Rotation of single crystals of chiral dopants at the top of a nematic droplet: Analogy with Lehmann effect

Abstract

Detailed studies are reported of the Lehmann-type effect of rotation of small single crystals of chiral substances during their dissolution at the top of a nematic droplet, which was first noted in our previous works. The rotation effect is shown to be essentially dependent on the dopant chirality. The angular velocity of the rotation of the chiral dopant crystals is experimentally shown to be dependent on the crystal dimensions, helical-twisting power of the dopant (determined in independent measurements) and viscosity of the nematic solvent, whereas no rotation was observed for non-chiral dopants or in isotropic solvents under the same conditions.

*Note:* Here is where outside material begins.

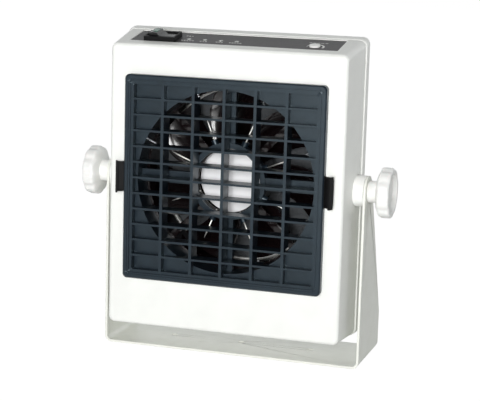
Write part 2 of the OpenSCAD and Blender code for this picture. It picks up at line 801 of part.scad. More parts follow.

For systematic series of dopants (e.g., cholesterol esters), the angular velocity was proportional to the helical-twisting power; with different nematic matrices, the observed angular velocity was proportional to the rotational-viscosity coefficient gamma(1) ; also, in a certain size range, it was inversely proportional to the characteristic linear dimension of the dissolved crystal. Basing on unit dimensions arguments, a semi-empirical equation is proposed giving a common quantitative description of the whole set of experimental data obtained. It is argued that the obtained results a) suggest a novel method for the evaluation of the helical-twisting power, especially useful for dopants of weak chirality, and b) that they are a direct evidence of transformation of the energy of chiral interactions into the energy of the molecular movement.